My son and his wife have been married for nine months. After they got married I’d call on once a week to see how they were doing. Well, then I got a call from my son telling me that I was calling too much if I could call once month because she not use to getting calls. I felt a little hurt because I thought I was being nice and the calls were short conversation. I’d make the calls when my husband was off so we both say hi. Well they have been try to have a baby. She’s miscarried twice and I called to check on her. That was a mistake because she told my son to me not to call her about it. I respected her wishes and didn’t call. I saw them at a family gathering and I noticed she was glowing and put on some weight. I knew right away she was expecting. I went up and smiled. I asked if she had some news to tell me quietly. Later my stepfather asked my mom if my daughter in law was pregnant because put on some weight out loud. Well you have understand my stepdad is hard of hearing so he talks loud. My mom looks at me and I felt it was not my place to say anything so I shrug my shoulders like I don’t know. This evening I received a nasty call from my son chewing me out saying I told everyone she was pregnant. It wasn’t my place to tell anyone! He told me that I went up to people announcing it. Which wasn’t true at all. I then told him, “you saw me pretty much all evening in my seat.” I never even talk to the people or told no one. I also told him she showing and people probably figured out them selves. Before he hung up he told she was going to have a doctors appointment. I was so mad and hurt. My son is changing so much. I told my husband what had happened. He was so upset that he wanted to call him tell him a few words. I texted him and told him I am going to just stay away and it’s for the best that don’t know anything because I don’t want to be accused of anything or saying anything. I would like some input. She can be very moody and outspoken. I raised my son on my own and he always been respectful and kind. I don’t know anymore.

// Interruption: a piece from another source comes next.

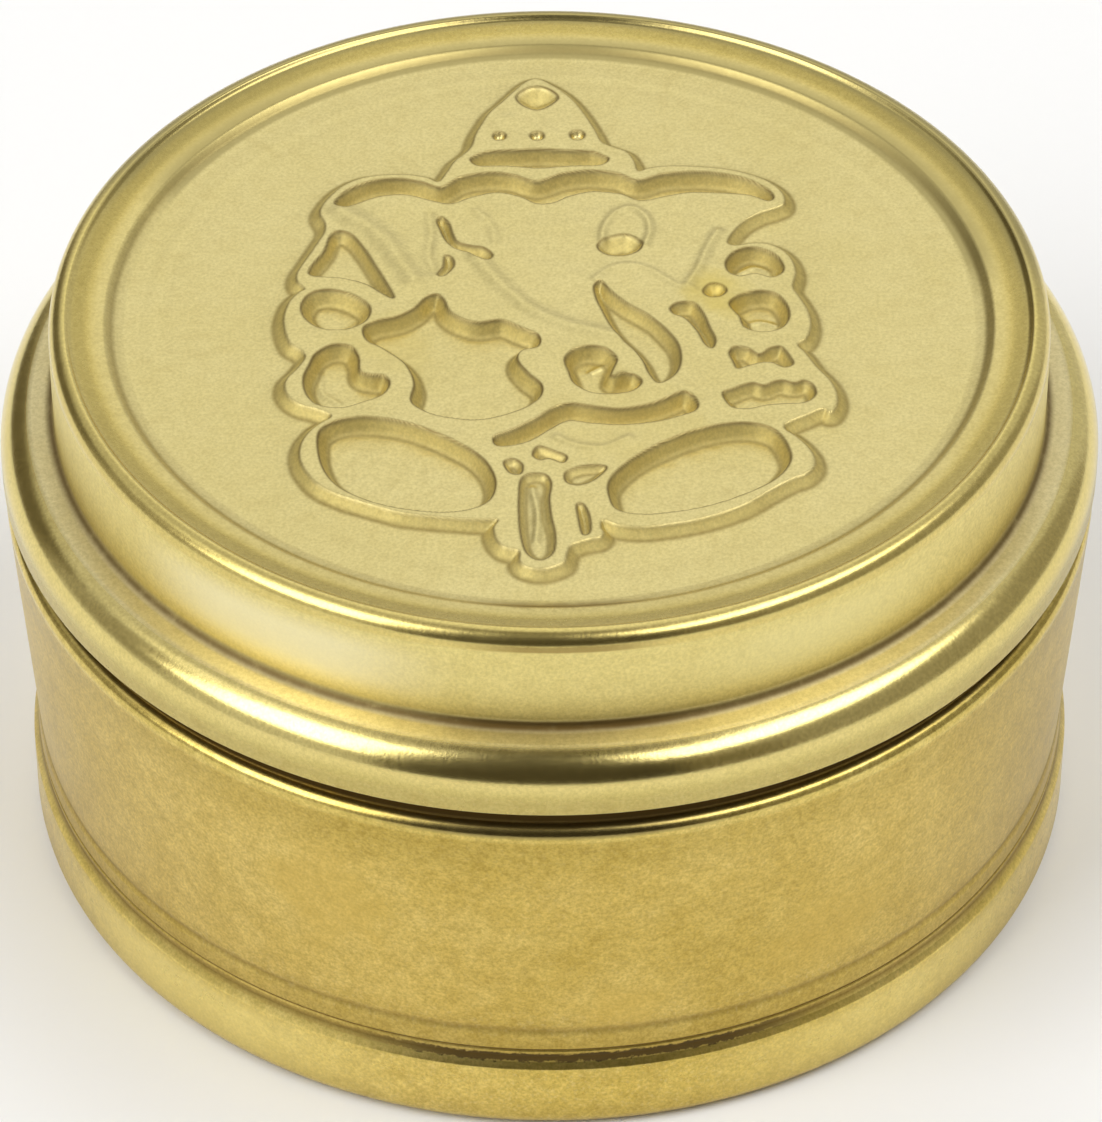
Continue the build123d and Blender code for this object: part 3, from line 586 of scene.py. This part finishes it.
# ------------------------------------------------------------------ materials
class Nodes:
    """Short hand for a node tree."""

    def __init__(self, tree):
        self.tree = tree
        tree.nodes.clear()

    def new(self, kind, **values):
        node = self.tree.nodes.new(kind)
        for key, value in values.items():
            setattr(node, key, value)
        return node

    def link(self, out, into):
        self.tree.links.new(out, into)

    def put(self, value, socket):
        if isinstance(value, (int, float)):
            socket.default_value = value
        elif isinstance(value, (tuple, list)):
            socket.default_value = tuple(value) if len(value) != 3 or len(socket.default_value) == 3 else (*value, 1.0)
        else:
            self.link(value, socket)

    def math(self, op, a, b=None, c=None, clamp=False):
        node = self.new("ShaderNodeMath", operation=op, use_clamp=clamp)
        for k, v in enumerate((a, b, c)):
            if v is not None:
                self.put(v, node.inputs[k])
        return node.outputs[0]

    def step(self, value, low, high, to_low=0.0, to_high=1.0):
        node = self.new("ShaderNodeMapRange", interpolation_type="SMOOTHSTEP")
        for k, v in enumerate((value, low, high, to_low, to_high)):
            self.put(v, node.inputs[k])
        return node.outputs[0]

    def window(self, value, a, b, soft_a, soft_b=None):
        soft_b = soft_a if soft_b is None else soft_b
        up = self.step(value, a - soft_a, a + soft_a)
        down = self.step(value, b - soft_b, b + soft_b, 1.0, 0.0)
        return self.math("MULTIPLY", up, down)

    def mix(self, amount, a, b, kind="MIX"):
        node = self.new("ShaderNodeMix", data_type="RGBA", blend_type=kind)
        self.put(amount, node.inputs[0])
        self.put(a, node.inputs[6])
        self.put(b, node.inputs[7])
        return node.outputs[2]

    def noise(self, vector, scale, detail=2.0, rough=0.5, offset=0.0):
        if offset:
            move = self.new("ShaderNodeVectorMath", operation="ADD")
            self.link(vector, move.inputs[0])
            move.inputs[1].default_value = (offset, offset * 0.37, -offset)
            vector = move.outputs[0]
        node = self.new("ShaderNodeTexNoise", noise_dimensions="3D")
        self.link(vector, node.inputs["Vector"])
        node.inputs["Scale"].default_value = scale
        node.inputs["Detail"].default_value = detail
        node.inputs["Roughness"].default_value = rough
        return node.outputs[0]

    def vector(self, x, y, z):
        node = self.new("ShaderNodeCombineXYZ")
        for k, v in enumerate((x, y, z)):
            self.put(v, node.inputs[k])
        return node.outputs[0]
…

knspol Thu 19-Jun-25 13:33:35

Well I agree with most others on here that you were completely in the wrong for going up to her to ask if she was pregnant, she'd already had 2 miscarriages so was obviously in a very vulnerable position and could even have just put on some weight - how more insensitive could you have been.
You may not have passed the info on to others but others could have heard you.
Whatever... you need to apologise to them both and definitely keep your distance for a while, maybe send flowers to DIL.
Great that your son is looking after his wife, he has his priorities right.

keepingquiet Thu 19-Jun-25 13:36:15

OP hasn't been back in almost a month...

Skydancer Thu 19-Jun-25 15:00:30

As mothers of sons we have to be extremely careful. I would probably be thought of as the mother in law from hell if I really said what I think about the various ways in which my grandchildren are being brought up. Occasionally I might make a small suggestion but usually I smile sweetly and say nothing. It’s the best way for a peaceful relationship.